Come conquistare una nazione? Facile basta crearla su Internet

Come conquistare una nazione? É possibile secondo voi creare una nuova nazione? Ogni tanto qualcuno tenta di farlo e dà vita ad una micronazione o si autoproclama indipendente dallo status quo. Ma se vi dicessi che è possibile creare qualcosa di simile a quanto dato vita da Giorgio Rosa negli anni sessanta? Egli creò al largo di Rimini e al di fuori delle acque internazionali italiane, su una piattaforma, un nuovo stato riconosciuto, postumo, dalle Nazioni Unite.

Sul Guardian in un’intervista all’ex responsabile tecnologico di coinbase.com è spiegato come creare la propria nazione ed essere riconosciuti dagli altri organismi internazionali senza fare la fine, però, dell’Isola delle Rose che fu occupata militarmente dalle truppe italiane.

Balaji Srinivasan vuole usare i social network per creare gli Stati. E da essi tenere lontane cose come povertà, malattia e invecchiamento.

Ma come fare? É lo stesso Srinivasan a spiegarlo nel suo nuovo libro in cui presenta un nuovo modello di Stato digitale gestito nel cloud. Uno Stato della rete, come lo descrive Srinivasan, è fondamentalmente un gruppo di persone che si riunisce su Internet e decide di fondare un Paese. Con una rete sociale che li connette, un leader che li unisce e una criptovaluta per proteggere i loro beni. Un Paese che si comporta da Stato in tutto e per tutto con proprie leggi, servizi sociali e tutto il resto. Un network state è un Paese che “chiunque può avviare dal proprio computer, iniziando a costruire un seguito“, in fondo è lo stesso principio delle criptovalute.
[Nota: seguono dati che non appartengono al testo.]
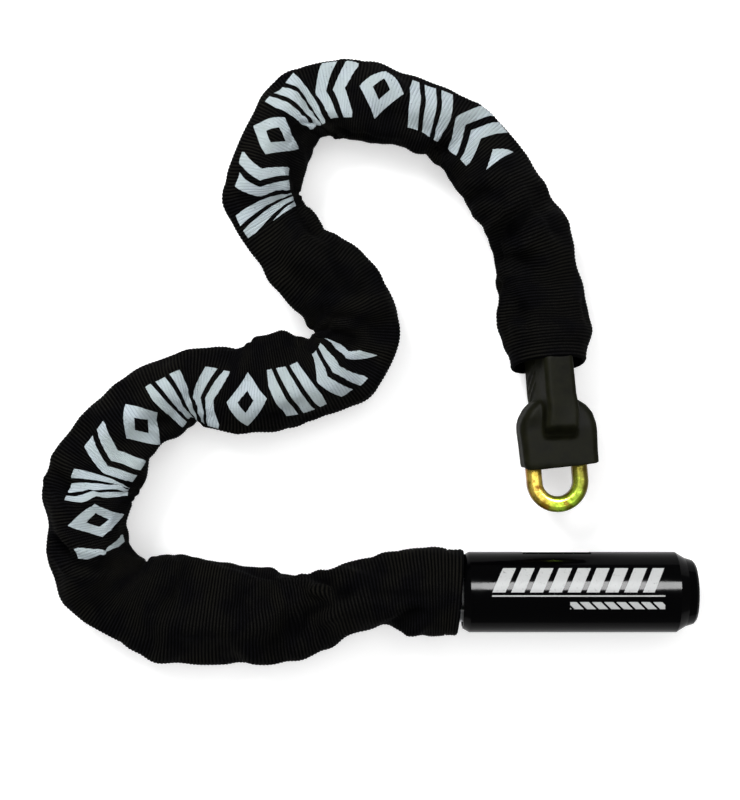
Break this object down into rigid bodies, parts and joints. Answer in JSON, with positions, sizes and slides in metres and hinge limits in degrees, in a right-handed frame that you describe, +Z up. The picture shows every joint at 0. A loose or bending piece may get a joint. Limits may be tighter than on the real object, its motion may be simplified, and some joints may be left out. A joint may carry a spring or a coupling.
{
  "type": "chain lock",
  "caption": "Bicycle chain lock: a cylinder lock with a rotary hook, a square-bar steel chain in a fabric sleeve, a rubber boot and a plated end link that enters the lock's side slot.",
  "frame": {"origin": "centre of the part's box in plan, on the surface that it lies on", "axes": "+X along the lock from its chain end to its key end, +Y across it on the side of the slot, +Z up"},
  "size_m": [0.283, 0.2604, 0.035],
  "materials": {
    "gloss_black": "gloss",
    "hardened_steel": "satin",
    "chain_steel": "satin",
    "yellow_zinc": "bright, faint iridescence",
    "cylinder_brass": "satin",
    "boot_rubber": "matte",
    "sleeve_fabric": "ribbed weave",
    "cover_plastic": "satin"
  },
  "bodies": {
    "link_11": {"link_11": "chain_steel"},
    "link_12": {"link_12": "chain_steel", "sleeve_06": "sleeve_fabric"},
    "link_13": {"link_13": "chain_steel"},
    "link_14": {"link_14": "chain_steel", "sleeve_07": "sleeve_fabric"},
    "link_15": {"link_15": "chain_steel"},
    "link_16": {"link_16": "chain_steel", "sleeve_08": "sleeve_fabric"},
    "link_17": {"link_17": "chain_steel"},
    "link_18": {"link_18": "chain_steel", "sleeve_09": "sleeve_fabric"},
    "link_19": {"link_19": "chain_steel"},
    "chain_end": {"link_20": "chain_steel", "link_21": "yellow_zinc", "boot": "boot_rubber", "sleeve_10": "sleeve_fabric"},
    "link_10": {"link_10": "chain_steel", "sleeve_05": "sleeve_fabric"},
    "link_09": {"link_09": "chain_steel"},
    "link_08": {"link_08": "chain_steel", "sleeve_04": "sleeve_fabric"},
    "link_07": {"link_07": "chain_steel"},
    "link_06": {"link_06": "chain_steel", "sleeve_03": "sleeve_fabric"},
    "link_05": {"link_05": "chain_steel"},
    "link_04": {"link_04": "chain_steel", "sleeve_02": "sleeve_fabric"},
    "link_03": {"link_03": "chain_steel"},
    "link_02": {"link_02": "chain_steel", "sleeve_01": "sleeve_fabric"},
    "link_01": {"link_01": "chain_steel"},
    "lock": {"lock_cover": "gloss_black", "lock_body": "hardened_steel", "chain_block": "hardened_steel", "anchor_pin": "hardened_steel", "block_pins": "hardened_steel", "cylinder_barrel": "cylinder_brass", "barrel_pin": "hardened_steel", "cap_gasket": "boot_rubber", "end_cap": "gloss_black", "cover_pivot": "hardened_steel"},
    "key_core": {"hook": "hardened_steel", "thrust_washer": "cylinder_brass", "retaining_ring": "hardened_steel", "tailpiece": "hardened_steel", "key_plug": "cylinder_brass", "locking_discs": "cylinder_brass", "disc_spacers": "hardened_steel", "sidebar": "hardened_steel", "drill_plate": "hardened_steel"},
    "dust_cover": {"dust_cover": "cover_plastic"}
  },
  "joints": [
    {"name": "link_hinge_01", "type": "hinge", "parent": "link_01", "child": "lock", "pos_m": [0.04749, -0.10056, 0.0175], "axis": [0, 0, -1], "range_deg": [-5, 7]},
    {"name": "link_hinge_02", "type": "hinge", "parent": "link_02", "child": "link_01", "pos_m": [0.02029, -0.09819, 0.0175], "axis": [0, 0, -1], "range_deg": [-12, 4]},
    {"name": "link_hinge_03", "type": "hinge", "parent": "link_03", "child": "link_02", "pos_m": [-0.02124, -0.10931, 0.0175], "axis": [0, 0, 1], "range_deg": [-15, 7]},
    {"name": "link_hinge_04", "type": "hinge", "parent": "link_04", "child": "link_03", "pos_m": [-0.04862, -0.11414, 0.0175], "axis": [0, 0, 1], "range_deg": [-20, 6]},
    {"name": "link_hinge_05", "type": "hinge", "parent": "link_05", "child": "link_04", "pos_m": [-0.09146, -0.11039, 0.0175], "axis": [0, 0, 1], "range_deg": [-25, 5]},
    {"name": "link_hinge_06", "type": "hinge", "parent": "link_06", "child": "link_05", "pos_m": [-0.11665, -0.09865, 0.0175], "axis": [0, 0, 1], "range_deg": [-50, 4]},
    {"name": "link_hinge_07", "type": "hinge", "parent": "link_07", "child": "link_06", "pos_m": [-0.12778, -0.05711, 0.0175], "axis": [0, 0, 1], "range_deg": [-45, 4]},
    {"name": "link_hinge_08", "type": "hinge", "parent": "link_08", "child": "link_07", "pos_m": [-0.11388, -0.03304, 0.0175], "axis": [0, 0, 1], "range_deg": [-25, 4]},
    {"name": "link_hinge_09", "type": "hinge", "parent": "link_09", "child": "link_08", "pos_m": [-0.07866, -0.00837, 0.0175], "axis": [0, 0, 1], "range_deg": [-50, 4]},
    {"name": "link_hinge_10", "type": "hinge", "parent": "link_10", "child": "link_09", "pos_m": [-0.05254, -0.01788, 0.0175], "axis": [0, 0, -1], "range_deg": [-6, 24]},
    {"name": "link_hinge_11", "type": "hinge", "parent": "link_11", "child": "link_10", "pos_m": [-0.011, -0.00675, 0.0175], "axis": [0, 0, -1], "range_deg": [-8, 5]},
    {"name": "link_hinge_12", "type": "hinge", "parent": "link_11", "child": "link_12", "pos_m": [-0.00381, 0.0201, 0.0175], "axis": [0, 0, 1], "range_deg": [-10, 6]},
    {"name": "link_hinge_13", "type": "hinge", "parent": "link_12", "child": "link_13", "pos_m": [-0.03421, 0.05051, 0.0175], "axis": [0, 0, -1], "range_deg": [-20, 6]},
    {"name": "link_hinge_14", "type": "hinge", "parent": "link_13", "child": "link_14", "pos_m": [-0.05016, 0.07328, 0.0175], "axis": [0, 0, -1], "range_deg": [-60, 3]},
    {"name": "link_hinge_15", "type": "hinge", "parent": "link_14", "child": "link_15", "pos_m": [-0.03198, 0.11225, 0.0175], "axis": [0, 0, -1], "range_deg": [-55, 0]},
    {"name": "link_hinge_16", "type": "hinge", "parent": "link_15", "child": "link_16", "pos_m": [-0.00461, 0.11708, 0.0175], "axis": [0, 0, -1], "range_deg": [-30, 2]},
    {"name": "link_hinge_17", "type": "hinge", "parent": "link_16", "child": "link_17", "pos_m": [0.0358, 0.10237, 0.0175], "axis": [0, 0, -1], "range_deg": [-25, 0]},
    {"name": "link_hinge_18", "type": "hinge", "parent": "link_17", "child": "link_18", "pos_m": [0.05546, 0.08271, 0.0175], "axis": [0, 0, -1], "range_deg": [-20, 1]},
    {"name": "link_hinge_19", "type": "hinge", "parent": "link_18", "child": "link_19", "pos_m": [0.07363, 0.04374, 0.0175], "axis": [0, 0, -1], "range_deg": [-20, 2]},
    {"name": "link_hinge_20", "type": "hinge", "parent": "link_19", "child": "chain_end", "pos_m": [0.07605, 0.01605, 0.0175], "axis": [0, 0, -1], "range_deg": [-15, 3]},
    {"name": "hook_turn", "type": "hinge", "parent": "lock", "child": "key_core", "pos_m": [0.10049, -0.10056, 0.0175], "axis": [1, 0, 0], "range_deg": [0, 86]},
    {"name": "cover_swing", "type": "hinge", "parent": "lock", "child": "dust_cover", "pos_m": [0.14049, -0.10056, 0.0231], "axis": [1, 0, 0], "range_deg": [0, 95]}
  ]
}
Le criptovalute, come bitcoin, hanno dimostrato come un numero sufficiente di persone crede nel valore di un’idea che vale trilioni di dollari. E, nell’era dei social network, milioni di persone anonime possono riunirsi in gruppi che agiscono e si coordinano tra loro; basti pensare a Gamestop.

Secondo Srinivasan la cosa andrebbe in questo modo: una persona su Twitter decide di fondare una nuova Nazione. Lancia l’idea e inizia a raccogliere reclute. Mette insieme una dichiarazione di visione e un elenco di valori, e ben presto le persone iniziano ad aderire e a dirlo agli amici. Inizia come un social network.

Mettendo insieme i propri soldi e prestando le loro competenze, la comunità inizia a sviluppare servizi sociali e a generare una propria mini-cultura, fornendo, in teoria, cose come l’assistenza sanitaria, l’assicurazione, i passaporti e le feste a base di droga. Con qualcosa di simile a un ibrido tra Twitter e Discord, potrebbero connettersi, condividere idee e votare (pensate a un voto positivo e negativo sulla vostra legislazione preferita). E con una valuta come il bitcoin, potrebbero controllare la propria massa monetaria e proteggere i propri fondi dall’invasione dei governi. All’inizio acquisterebbero piccoli appezzamenti di terreno, in un qualche angolo sperduto, e alla fine comincerebbero a migrare in città prescelte creando veri e propri quartieri che, secondo Srinivasan, faranno a gara per acquisire questi nuovi coraggiosi cittadini digitali.

Per far sì che ciò accada, non è necessario combattere guerre o violare leggi. Con leader rockstar a tracciare il loro cammino e a negoziare sul palcoscenico internazionale, questi nuovi Stati otterrebbero lentamente ma inesorabilmente diritti e riconoscimenti, fino a staccarsi definitivamente dai loro Paesi d’origine.